Musing over his recent award in the Best Newcomer category at the precocious age of 70 years young, the irony isn’t lost on Hilton; not bad acknowledgement for someone who as we said above first introduced paint to canvas whilst still wearing short trousers. The Lancastrian painter who left it increasingly late to turn professional, of course understands that because it’s the first time he’s been nominated by the industry-respected Fine Art Trade Guild he has no choice than to be nominated under the novice banner and has taken it all in good spirit; clearly chuffed that he’s been acknowledged for his vivacious and big impact landscapes for which he’s quickly become synonymous.
Going back to the catalyst for Hilton’s re-direction in life, and as hinted earlier it was during his time living in Cornwall that he has to thank for having such a profound effect on what remained of his creative career as he ushered in that exciting period of his life.

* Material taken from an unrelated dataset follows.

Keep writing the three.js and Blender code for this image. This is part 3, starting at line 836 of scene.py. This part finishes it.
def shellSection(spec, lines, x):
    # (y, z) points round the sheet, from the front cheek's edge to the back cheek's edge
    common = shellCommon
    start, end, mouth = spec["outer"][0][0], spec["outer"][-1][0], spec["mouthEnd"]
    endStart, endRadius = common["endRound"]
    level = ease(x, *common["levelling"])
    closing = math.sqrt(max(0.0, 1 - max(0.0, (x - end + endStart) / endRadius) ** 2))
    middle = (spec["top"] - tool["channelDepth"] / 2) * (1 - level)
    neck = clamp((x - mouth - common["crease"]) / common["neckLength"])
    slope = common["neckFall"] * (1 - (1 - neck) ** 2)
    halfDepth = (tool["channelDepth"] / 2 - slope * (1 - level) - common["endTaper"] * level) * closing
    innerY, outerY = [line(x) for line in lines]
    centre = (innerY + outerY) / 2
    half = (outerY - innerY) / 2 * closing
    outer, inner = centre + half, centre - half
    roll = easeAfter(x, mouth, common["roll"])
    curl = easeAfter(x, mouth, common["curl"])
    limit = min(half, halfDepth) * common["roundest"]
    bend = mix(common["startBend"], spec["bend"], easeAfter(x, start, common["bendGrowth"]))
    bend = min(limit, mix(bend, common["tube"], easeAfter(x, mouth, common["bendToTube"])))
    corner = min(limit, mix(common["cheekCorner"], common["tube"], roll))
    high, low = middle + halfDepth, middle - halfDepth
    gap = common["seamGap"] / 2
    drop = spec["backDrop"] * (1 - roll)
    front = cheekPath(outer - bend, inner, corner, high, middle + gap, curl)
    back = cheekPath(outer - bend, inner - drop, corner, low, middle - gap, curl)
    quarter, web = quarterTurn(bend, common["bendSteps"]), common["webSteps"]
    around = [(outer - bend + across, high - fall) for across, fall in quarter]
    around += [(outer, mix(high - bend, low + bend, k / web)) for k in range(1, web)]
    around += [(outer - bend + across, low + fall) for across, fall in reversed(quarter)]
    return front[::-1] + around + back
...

Meeting and working in the close company of like-minded and extremely active artisans brought out the best in Hilton from the outset, and brought about an evolution in his own artistic abilities which had hitherto been put on hold for a number of years prior. Yet Hilton’s certainly making up for any perceived lost time and freely admits; “I just like to paint. That’s all I want to do”. And that’s a fact that’s certainly not lost on Hilton’s wife as he admits to being holed up in his studio space pretty much seven days a week, implying that it’s something akin to a compulsion these days. Hilton; “I’m extremely selfish” he says, before adding; “I’m very lucky to have a wife that understands; up to a point.”
But as we say, painting was always Hilton’s calling and when he was eventually presented with the opportunity to answer it he wasn’t likely to ignore it and spend the rest of his days regretting not going for it and forever asking himself, ‘what if?’ Not that everyone encouraged Hilton when he did finally arrive at this decision, as outside his nearest and dearest he remembers his then boss telling him that he’d never make a living from art. Clearly he’d never been privy to Hilton’s illustrative charms then by our reckoning. Irrespective of the few doom-mongers, Hilton did turn pro and didn’t look back, and - as his loyal followers, collectors and art critics alike would concur – he thoroughly deserves all the credit he now finds himself engulfed by. Hilton concedes that he’s no self-publicist and instead relies on others to help him get his work out there from a commercial perspective. Thankfully he got on board with one of the UK’s leading fine art publishers – Buckingham Fine Art – who deal with that side of things on his behalf, leaving Hilton himself to concentrate on the art of, well, his art. Buckingham Fine Art Managing Director, Ray Loud adds; “His landscapes are in such great demand that in just a few months we have sold everything and have a waiting list”.